NORFOLK, Va. (WAVY) – USS Oscar Austin is a Arleigh Burke Class Destroyer that was first commissioned in 2000. Built at Bath Iron Works in Bath, Maine, it is the first destroyer to have helicopters on board.


The ship was named after Private First Class Oscar Austin of the U.S. Marine Corps. Austin was killed in 1969 near DaNang, Vietnam when he he took a shot for a fellow Marine. Austin was awarded the Medal of Honor for his heroic actions. The ships crest has references to the U.S. Marine Corps.

USS Oscar Austin is 510 feet long and has 329 sailors serving onboard. She’s powered by four General Electric LM 2500-30 gas turbines, which turn two propellers totaling more than 100,000 horsepower.

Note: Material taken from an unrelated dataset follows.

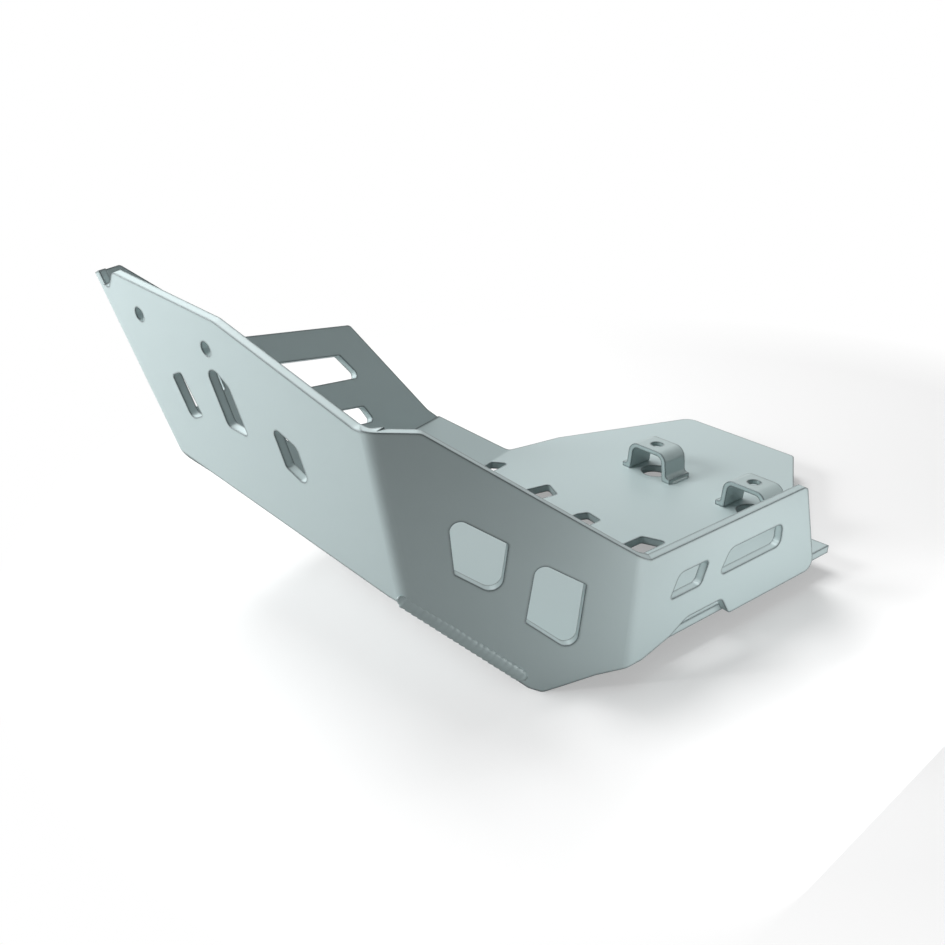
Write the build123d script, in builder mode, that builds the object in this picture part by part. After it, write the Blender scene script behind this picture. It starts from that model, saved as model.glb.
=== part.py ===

The ship can cruise at an excess of 30 knots, something it had to do earlier this year when it was one of the ships dispatched to help with the takedown of the Chinese surveillance balloon.

The ship hasn’t been deployed in five years. In 2018, a fire occurred while the ship was in BAE Systems Ship Repair facility in Norfolk. Since then sailors stationed on the ship have helped to rebuild her according to Cmdr. Bryan Wolfe, commanding officer of USS Oscar Austin.

“That means we upgraded all of our weapons systems, and after all that, we went underway and tested all of our gear. It’s called combat system qualification trials,” Wolfe said.

Next week, the ship will get underway to perform NATO exercises “overseas.”

Training is constant on board.

In fact, new sailors are put through what is known as “the Crucible.” It includes an egress drill from the sleeping berths where sailors are blindfolded and must deal with smoke and loud noise.